## SUPPLIED RECORDS
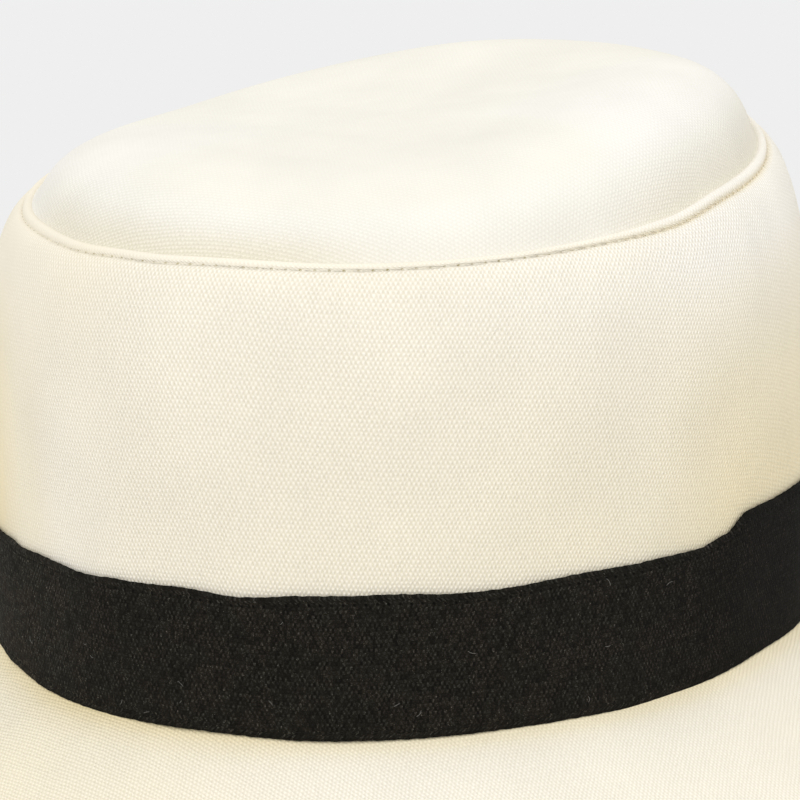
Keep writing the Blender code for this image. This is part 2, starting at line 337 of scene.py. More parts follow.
class HatForm:
    """The form that every piece is laid on, from the frame's boxes, the sizes and the tables above."""

    def __init__(self):
        sizes = settings("sun_hat_sizes")
        self.sizes = sizes
        seam_inset = 2.0 * sizes.fold_radius + sizes.gap
        self.crown = (SIDE_HIGH.y, SIDE_HIGH.x)
        self.seam = (TIP_HIGH.y + seam_inset, TIP_HIGH.x + seam_inset)
        self.hem = (BRIM_HIGH.y, BRIM_HIGH.x)
        self.wall_foot = SIDE_LOW.z
        self.band_foot = BAND_LOW.z
        self.brim_inset = sizes.canvas + sizes.gap
        self.brim_reach = self.hem[1] - sizes.hem_width - (self.crown[1] - self.brim_inset)
        self.brim_drop = self.brim_reach * math.tan(sizes.brim_slope)

    def rim(self, turn):
        """Level of the tip seam: side height, lower in front, higher at the back and at both ends."""
        sizes = self.sizes
        level = self.band_foot + sizes.side_height - sizes.back_rise * np.cos(turn)
        level = level + sizes.end_rise * np.cos(2.0 * turn)
        return level + MM * round_the_hat(SEAM_WANDER, "rise", turn)

    def flare(self, share):
        """How far out the side stands at a share of its height: the seam's oval is 0 and the foot's 1.

        It falls as (1 - share to the 5th) to the 0.55th, less a slight waist below the middle.
        """
        share = np.clip(share, 0.0, 1.0)
        waist = 0.035 * np.sin(math.pi * np.minimum(share / 0.75, 1.0))
        return (1.0 - share ** 5) ** 0.55 - waist

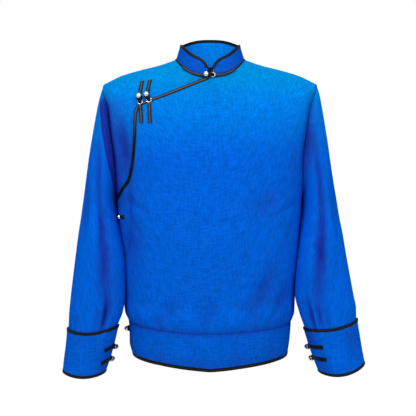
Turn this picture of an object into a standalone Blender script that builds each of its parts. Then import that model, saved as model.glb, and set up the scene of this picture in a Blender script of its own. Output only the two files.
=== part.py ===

## WHAT YOU NEED TO DO
Repeat, word for word, every line from the line that contains "Turn this picture" to the end of the entries; include both of those lines and no others.

## TASK RESULT
Turn this picture of an object into a standalone Blender script that builds each of its parts. Then import that model, saved as model.glb, and set up the scene of this picture in a Blender script of its own. Output only the two files.
=== part.py ===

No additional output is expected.